Attempts to analyse seriously the motives behind Russia’s foreign policies, rather than demonise the country and its leaders, are rare. So it wasn’t surprising when the remain campaign dusted off anti-Russian tropes to claim that Britain must stay in the EU because of the perceived threat from Putin. The counter-argument, that EU expansion and its confrontational policies in eastern Europe actually fuelled Kremlin hostility, was not examined properly.
Yet there is some evidence from across Europe that the public has anxieties about its decision-makers taking an aggressive approach with Russia. The Dutch referendum result, which rejected by a resounding margin an EU ‘association treaty’ with the Ukraine, was at least in part a rebuttal of Brussels’ attempts to craft a shared foreign policy. The Lisbon Treaty imposed upon member states a tangle of obligations, which effectively merged the Union’s security policies with those of NATO.
The narrative that Russia is a dangerous, expansionist power, intent upon rebuilding the Soviet Empire, rests on clichéd descriptions of Vladimir Putin, who, in the western imagination, is a dastardly mixture of mastermind and madman, and some fairly transparent misreading of recent history. For instance, the 2008 conflict in Georgia, is portrayed repeatedly as a result of Russian aggression, despite clear evidence that it was caused by former Georgian president Mikheil Saakashvili’s decision to attack South Ossetia, an interpretation endorsed by the EU’s own report into the war.
A complicated civil war in the Ukraine is simply an outcome of Russian belligerence, in most western accounts. Media stubbornly refuse to examine more deeply the extraordinary nature of events on Russia’s doorstep, where a coup in Kiev unseated a democratically elected government, empowered nationalist militia and terrified Russian speakers and Russian citizens in eastern Ukraine. Still less attention has been paid to the destabilising influence exerted by the EU and the US, who encouraged the Maidan demonstrations openly and interfered in the formation of the new regime.
Annexing Crimea and becoming embroiled in civil war in Donbas were not Putin’s finest moments, but these actions suggest a leader prepared to act rationally and pre-emptively when he feels Russia’s national interests are threatened, rather than a power-crazed invader. The idea of an aggressive, imperialist Russia, trying to regather lost territory, never withstood serious scrutiny. Consistently, Putin’s most controversial gambits in foreign policy have been defensive in motivation and address perceived threats either to side-line Russia on the international stage or to damage its interests.
It’s easier for political leaders to scare voters into supporting policies, rather than win them over with persuasive arguments.
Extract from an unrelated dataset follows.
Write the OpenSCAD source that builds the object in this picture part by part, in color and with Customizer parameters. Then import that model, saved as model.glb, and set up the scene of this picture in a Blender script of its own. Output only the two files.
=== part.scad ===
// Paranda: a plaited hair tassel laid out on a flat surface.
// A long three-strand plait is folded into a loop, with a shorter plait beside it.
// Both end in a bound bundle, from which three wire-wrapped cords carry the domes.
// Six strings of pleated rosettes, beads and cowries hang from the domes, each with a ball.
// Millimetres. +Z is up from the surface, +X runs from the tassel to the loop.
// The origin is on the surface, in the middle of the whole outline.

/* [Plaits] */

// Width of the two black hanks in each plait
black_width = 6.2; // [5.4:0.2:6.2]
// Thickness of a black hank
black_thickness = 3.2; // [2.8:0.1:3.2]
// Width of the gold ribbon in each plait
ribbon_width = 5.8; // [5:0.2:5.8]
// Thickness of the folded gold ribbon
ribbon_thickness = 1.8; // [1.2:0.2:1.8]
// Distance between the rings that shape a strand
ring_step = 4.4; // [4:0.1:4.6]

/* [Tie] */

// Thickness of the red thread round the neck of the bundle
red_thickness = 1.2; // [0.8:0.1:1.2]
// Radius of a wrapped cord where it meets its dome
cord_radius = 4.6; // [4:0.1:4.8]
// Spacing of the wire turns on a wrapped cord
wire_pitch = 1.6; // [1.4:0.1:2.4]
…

In the UK, US and other countries, Russia has often been used as a convenient ‘bogeyman’, proverbially deceptive and devious, which can be abused and accused, without actually posing a significant threat to the West. Then there are the Russophobes with a harder edge, who believe the clichés, or profit from them, and are therefore devoted to alerting people to the Russian menace. These attitudes are then mirrored in Russia, where western hostility is harnessed and reflected right back at the US and EU, for competing political purposes.
It’s a dangerous process, which damages relationships and allows mutual misunderstandings to flourish. The outcome is that discourse around Russia and the West has degenerated to the point where predictions of an actual shooting war are entertained seriously.
In such an atmosphere the ‘remain’ campaign’s arguments, that Britain had to stay in the EU to counter Russia, were not only absurd, but also deeply irresponsible. They were grounded in old-fashioned Russophobe prejudices and deliberate distortions of recent history. Actually, the conflicts in the Ukraine and Georgia showed the danger of the EU entangling its members in a mesh of opaque foreign policy obligations and the merits of the UK determining its own relationships with the rest of the world.